Requirements: Set down all of the data exactly as it appears.

Provided entries:
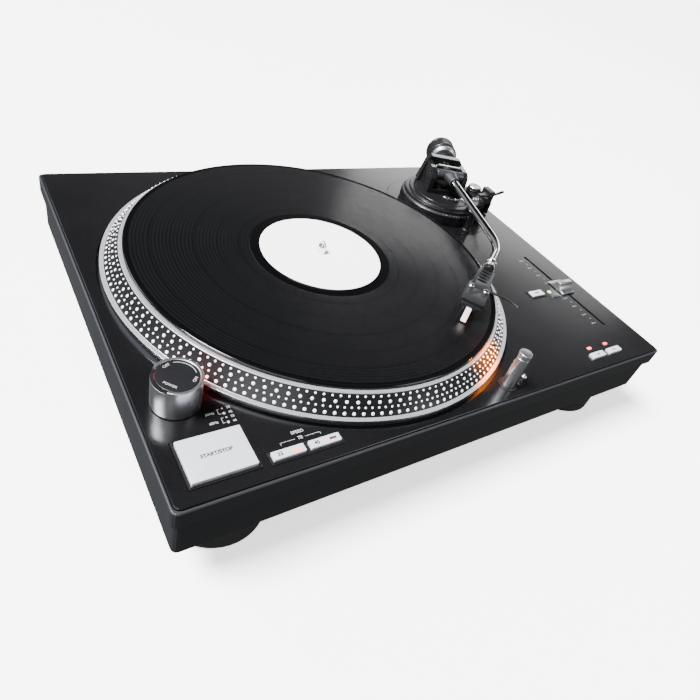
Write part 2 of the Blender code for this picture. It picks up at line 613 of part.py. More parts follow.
# ---- power knob and strobe lamp -------------------------------------------------
knob_low = PANEL + 2 * GAP
knob_top = PANEL + KNOB_HEIGHT
knob_inner = KNOB_RADIUS - KNOB_WALL
core_low = DECK_LOW - 8 * MM
knob = turned("power_knob", [
    (CORE_RADIUS + GAP, knob_low), (KNOB_RADIUS, knob_low), (KNOB_RADIUS, knob_top - 0.6 * MM),
    (KNOB_RADIUS - 0.6 * MM, knob_top), (knob_inner, knob_top), (knob_inner, knob_low + 1.5 * MM),
    (CORE_RADIUS + GAP, knob_low + 1.5 * MM)], MEDIUM, silver, closed=True,
    location=(KNOB_X, KNOB_Y, 0))
inlay = knob_inner - GAP
turned("strobe_core", [
    (0, core_low), (CORE_RADIUS, core_low), (CORE_RADIUS, knob_top - 2.5 * MM),
    (inlay, knob_top - 2.5 * MM), (inlay, knob_top - 0.4 * MM), (0, knob_top - 0.4 * MM)],
    MEDIUM, plastic_black, location=(KNOB_X, KNOB_Y, 0))
lens_low = knob_low + 2.4 * MM
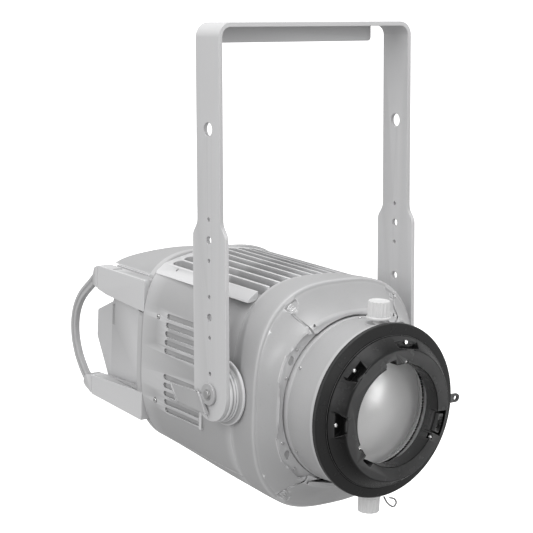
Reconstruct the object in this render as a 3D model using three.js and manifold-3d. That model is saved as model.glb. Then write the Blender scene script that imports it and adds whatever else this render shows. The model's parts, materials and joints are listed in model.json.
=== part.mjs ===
// Profile spotlight: a long finned housing on a U-shaped yoke, with a bayonet adapter ring at the nose.
// Row frame: millimetres, +Z up, -Y towards the beam, origin on top of the yoke's crossbar.
// Head frame: origin on the tilt axis, tipped nose-down by HEAD_TILT.
import * as THREE from 'three';
import { mergeVertices } from 'three/addons/utils/BufferGeometryUtils.js';
import Module from 'manifold-3d';

const wasm = await Module();
wasm.setup();

// ---- driving dimensions ----
const GAP = 0.3;
const DEG = Math.PI / 180;
const HEAD_TILT = 4 * DEG;

const YOKE_HALF_WIDTH = 190;
const YOKE_HEIGHT = 564;
const YOKE_PLATE = 7;
const YOKE_ARM_WIDTH = 60;
const YOKE_FOOT_WIDTH = 85;
const YOKE_BEND_RADIUS = 22;
const HOLE_PITCH = 118.6;
const PIVOT_HOLE_RADIUS = 8;
const BOLT_HOLE_RADIUS = 6.5;
const BOLT_HOLE_X = 30;
const FLANGE_HEIGHT = 31;
const FLANGE_HALF_LENGTH = 152;
const LEVER_HUB_RADIUS = 17.5;
const LEVER_HUB_DEPTH = 5;
const LEVER_PADDLE_THICK = 6;

const AXIS_DROP = 6;            // optical axis below the tilt axis
const WALL = 3;
const BODY_FRONT = -5;
const BODY_REAR = 250;
const NOSE_SEAM = -72;
const NOSE_FRONT = -112;
const ROOF_SEAM_Z = 137;
const FLOOR_SEAM_Z = -140;
const FRAME_REAR = 268;
const BOSS_SEAT = 161;          // inner face of the pivot bosses, from the middle
const FRICTION_DISC_THICK = 12;
const BODY_POWER = 2.8;         // superellipse exponent of the housing's section
const REAR_POWER = 3.6;         // of its upper half at the rear, where its shoulders are squarer
const NOSE_POWER = 2.4;         // and of the nose's front face
const FAR = 260;                // past the object on any side, for cutting tools

const FIN_PITCH = 22;
const FIN_COUNT = 11;
const FIN_THICK = 4;
const FIN_DEPTH = 13;
const FIN_CROWN = 170.5;
const FIN_ARC_RADIUS = 356;
const FIN_END = 235;

const CHANNEL_ANGLE = 54 * DEG;
const CHANNEL_WIDTH = 6;
const POCKET_WIDTH = 26;
const POCKET_START = 152;       // from the optical axis
const NOSE_WALL = 5;

const VENT_HEIGHT = 9;
const VENT_PITCH = 14.2;
const VENT_SPAN = [84, 184];
const VENT_BANK_TOPS = [80, -19.6];
const VENTS_PER_BANK = 5;
const CAPTIVE_SCREWS = [[207, 75], [211, -67]];

const BEAM_OUT = 150;
const BEAM_IN = 124;
const TOP_BEAM_END = 396;
const LOW_BEAM_END = 408;
const CORE_HALF = 116;
const CORE_TOP = 126;
const PANEL_Y = 447 + GAP;
const DOME_HEIGHT = 30;
const DOME_END = 398;

const BARREL_RADIUS = 130;
const BARREL_WALL = 6;
const RING_OPENING = 79.4;
const RING_OUTER = 136;
const RING_REAR = -183;
const RING_FACE = -221;
const KNOB_Y = -164;
const LENS_RADIUS = 91.5;
const CARRIAGE_WALL = 5.5;
const FAN_X = 62;
const FAN_Y = [150, 172];
const FAN_BORE = 54;
const FAN_HUB = 18;

const COLOURS = {
  body: [0xb9b9ba, 0.55, 0.1],
  yoke: [0xb7b7b8, 0.5, 0.1],
  knob: [0xd2d2d3, 0.5, 0.0],
  black: [0x101112, 0.45, 0.2],
  steel: [0xc8c8c8, 0.3, 0.9],
  glass: [0xe6eaec, 0.1, 0.0],
  dark: [0x2a2b2d, 0.6, 0.0],
  board: [0x1d5a34, 0.6, 0.0],
  aluminium: [0xc2c4c6, 0.4, 0.8],
};

// ---- helpers ----
function solid(geometry) {
  // Only positions are kept, so corners merge; triangles collapsed at an axis are dropped.
  geometry.deleteAttribute('normal');
  geometry.deleteAttribute('uv');
  const merged = mergeVertices(geometry, 1e-4);
  const position = merged.getAttribute('position');
  const index = merged.index.array;
  const triangles = [];
  let volume = 0;
  const [a, b, c] = [new THREE.Vector3(), new THREE.Vector3(), new THREE.Vector3()];
  for (let i = 0; i < index.length; i += 3) {
    const [p, q, r] = [index[i], index[i + 1], index[i + 2]];
    if (p === q || q === r || r === p) continue;
    triangles.push(p, q, r);
    a.fromBufferAttribute(position, p);
    b.fromBufferAttribute(position, q);
    c.fromBufferAttribute(position, r);
    volume += a.dot(b.cross(c));
  }
  if (volume < 0) {
    for (let i = 0; i < triangles.length; i += 3) {
      [triangles[i], triangles[i + 1]] = [triangles[i + 1], triangles[i]];
    }
  }
  const mesh = new wasm.Mesh({
    numProp: 3,
    vertProperties: new Float32Array(position.array),
    triVerts: new Uint32Array(triangles),
  });
  return new wasm.Manifold(mesh);
}

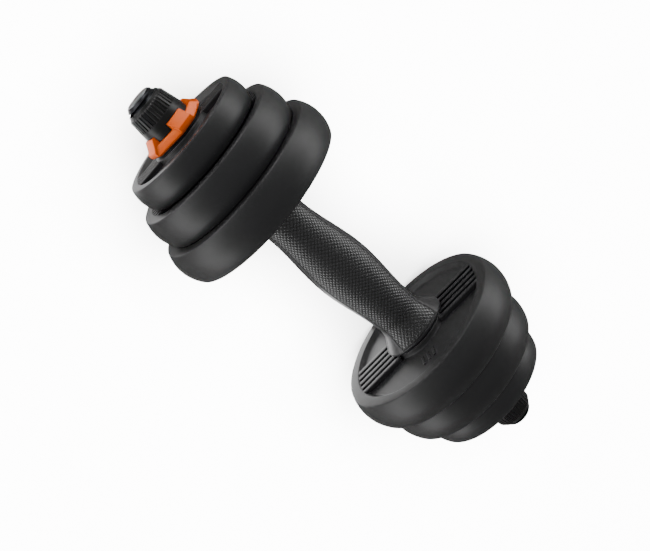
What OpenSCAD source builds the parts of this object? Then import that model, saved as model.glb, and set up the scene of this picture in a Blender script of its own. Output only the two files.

Solution to this problem:
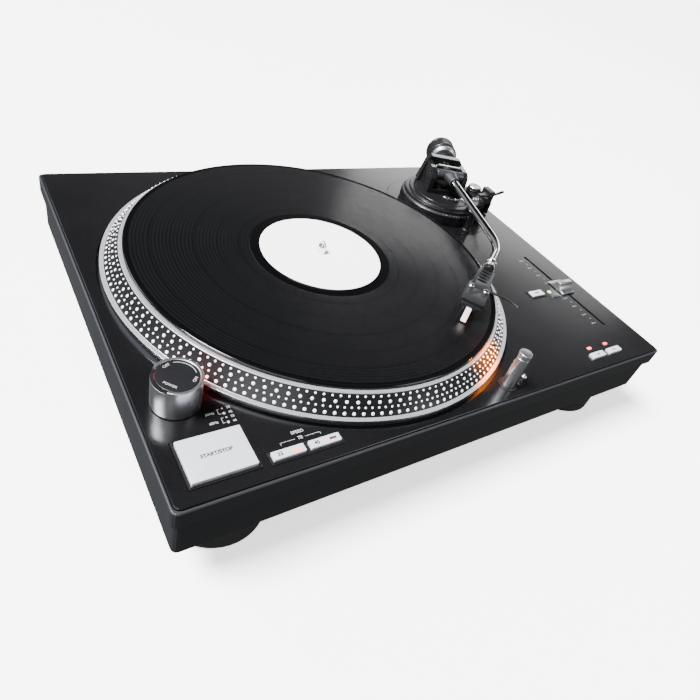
Write part 2 of the Blender code for this picture. It picks up at line 613 of part.py. More parts follow.
# ---- power knob and strobe lamp -------------------------------------------------
knob_low = PANEL + 2 * GAP
knob_top = PANEL + KNOB_HEIGHT
knob_inner = KNOB_RADIUS - KNOB_WALL
core_low = DECK_LOW - 8 * MM
knob = turned("power_knob", [
    (CORE_RADIUS + GAP, knob_low), (KNOB_RADIUS, knob_low), (KNOB_RADIUS, knob_top - 0.6 * MM),
    (KNOB_RADIUS - 0.6 * MM, knob_top), (knob_inner, knob_top), (knob_inner, knob_low + 1.5 * MM),
    (CORE_RADIUS + GAP, knob_low + 1.5 * MM)], MEDIUM, silver, closed=True,
    location=(KNOB_X, KNOB_Y, 0))
inlay = knob_inner - GAP
turned("strobe_core", [
    (0, core_low), (CORE_RADIUS, core_low), (CORE_RADIUS, knob_top - 2.5 * MM),
    (inlay, knob_top - 2.5 * MM), (inlay, knob_top - 0.4 * MM), (0, knob_top - 0.4 * MM)],
    MEDIUM, plastic_black, location=(KNOB_X, KNOB_Y, 0))
lens_low = knob_low + 2.4 * MM
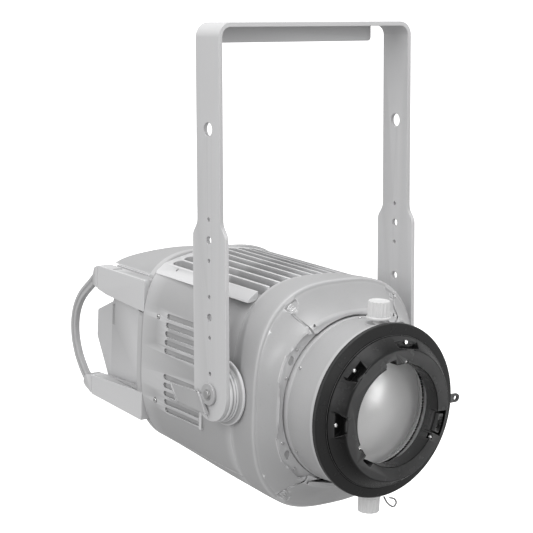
Reconstruct the object in this render as a 3D model using three.js and manifold-3d. That model is saved as model.glb. Then write the Blender scene script that imports it and adds whatever else this render shows. The model's parts, materials and joints are listed in model.json.
=== part.mjs ===
// Profile spotlight: a long finned housing on a U-shaped yoke, with a bayonet adapter ring at the nose.
// Row frame: millimetres, +Z up, -Y towards the beam, origin on top of the yoke's crossbar.
// Head frame: origin on the tilt axis, tipped nose-down by HEAD_TILT.
import * as THREE from 'three';
import { mergeVertices } from 'three/addons/utils/BufferGeometryUtils.js';
import Module from 'manifold-3d';

const wasm = await Module();
wasm.setup();

// ---- driving dimensions ----
const GAP = 0.3;
const DEG = Math.PI / 180;
const HEAD_TILT = 4 * DEG;

const YOKE_HALF_WIDTH = 190;
const YOKE_HEIGHT = 564;
const YOKE_PLATE = 7;
const YOKE_ARM_WIDTH = 60;
const YOKE_FOOT_WIDTH = 85;
const YOKE_BEND_RADIUS = 22;
const HOLE_PITCH = 118.6;
const PIVOT_HOLE_RADIUS = 8;
const BOLT_HOLE_RADIUS = 6.5;
const BOLT_HOLE_X = 30;
const FLANGE_HEIGHT = 31;
const FLANGE_HALF_LENGTH = 152;
const LEVER_HUB_RADIUS = 17.5;
const LEVER_HUB_DEPTH = 5;
const LEVER_PADDLE_THICK = 6;

const AXIS_DROP = 6;            // optical axis below the tilt axis
const WALL = 3;
const BODY_FRONT = -5;
const BODY_REAR = 250;
const NOSE_SEAM = -72;
const NOSE_FRONT = -112;
const ROOF_SEAM_Z = 137;
const FLOOR_SEAM_Z = -140;
const FRAME_REAR = 268;
const BOSS_SEAT = 161;          // inner face of the pivot bosses, from the middle
const FRICTION_DISC_THICK = 12;
const BODY_POWER = 2.8;         // superellipse exponent of the housing's section
const REAR_POWER = 3.6;         // of its upper half at the rear, where its shoulders are squarer
const NOSE_POWER = 2.4;         // and of the nose's front face
const FAR = 260;                // past the object on any side, for cutting tools

const FIN_PITCH = 22;
const FIN_COUNT = 11;
const FIN_THICK = 4;
const FIN_DEPTH = 13;
const FIN_CROWN = 170.5;
const FIN_ARC_RADIUS = 356;
const FIN_END = 235;

const CHANNEL_ANGLE = 54 * DEG;
const CHANNEL_WIDTH = 6;
const POCKET_WIDTH = 26;
const POCKET_START = 152;       // from the optical axis
const NOSE_WALL = 5;

const VENT_HEIGHT = 9;
const VENT_PITCH = 14.2;
const VENT_SPAN = [84, 184];
const VENT_BANK_TOPS = [80, -19.6];
const VENTS_PER_BANK = 5;
const CAPTIVE_SCREWS = [[207, 75], [211, -67]];

const BEAM_OUT = 150;
const BEAM_IN = 124;
const TOP_BEAM_END = 396;
const LOW_BEAM_END = 408;
const CORE_HALF = 116;
const CORE_TOP = 126;
const PANEL_Y = 447 + GAP;
const DOME_HEIGHT = 30;
const DOME_END = 398;

const BARREL_RADIUS = 130;
const BARREL_WALL = 6;
const RING_OPENING = 79.4;
const RING_OUTER = 136;
const RING_REAR = -183;
const RING_FACE = -221;
const KNOB_Y = -164;
const LENS_RADIUS = 91.5;
const CARRIAGE_WALL = 5.5;
const FAN_X = 62;
const FAN_Y = [150, 172];
const FAN_BORE = 54;
const FAN_HUB = 18;

const COLOURS = {
  body: [0xb9b9ba, 0.55, 0.1],
  yoke: [0xb7b7b8, 0.5, 0.1],
  knob: [0xd2d2d3, 0.5, 0.0],
  black: [0x101112, 0.45, 0.2],
  steel: [0xc8c8c8, 0.3, 0.9],
  glass: [0xe6eaec, 0.1, 0.0],
  dark: [0x2a2b2d, 0.6, 0.0],
  board: [0x1d5a34, 0.6, 0.0],
  aluminium: [0xc2c4c6, 0.4, 0.8],
};

// ---- helpers ----
function solid(geometry) {
  // Only positions are kept, so corners merge; triangles collapsed at an axis are dropped.
  geometry.deleteAttribute('normal');
  geometry.deleteAttribute('uv');
  const merged = mergeVertices(geometry, 1e-4);
  const position = merged.getAttribute('position');
  const index = merged.index.array;
  const triangles = [];
  let volume = 0;
  const [a, b, c] = [new THREE.Vector3(), new THREE.Vector3(), new THREE.Vector3()];
  for (let i = 0; i < index.length; i += 3) {
    const [p, q, r] = [index[i], index[i + 1], index[i + 2]];
    if (p === q || q === r || r === p) continue;
    triangles.push(p, q, r);
    a.fromBufferAttribute(position, p);
    b.fromBufferAttribute(position, q);
    c.fromBufferAttribute(position, r);
    volume += a.dot(b.cross(c));
  }
  if (volume < 0) {
    for (let i = 0; i < triangles.length; i += 3) {
      [triangles[i], triangles[i + 1]] = [triangles[i + 1], triangles[i]];
    }
  }
  const mesh = new wasm.Mesh({
    numProp: 3,
    vertProperties: new Float32Array(position.array),
    triVerts: new Uint32Array(triangles),
  });
  return new wasm.Manifold(mesh);
}

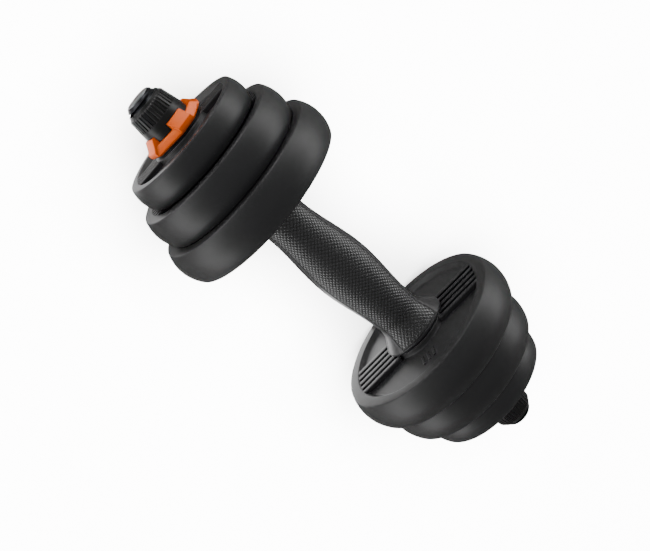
What OpenSCAD source builds the parts of this object? Then import that model, saved as model.glb, and set up the scene of this picture in a Blender script of its own. Output only the two files.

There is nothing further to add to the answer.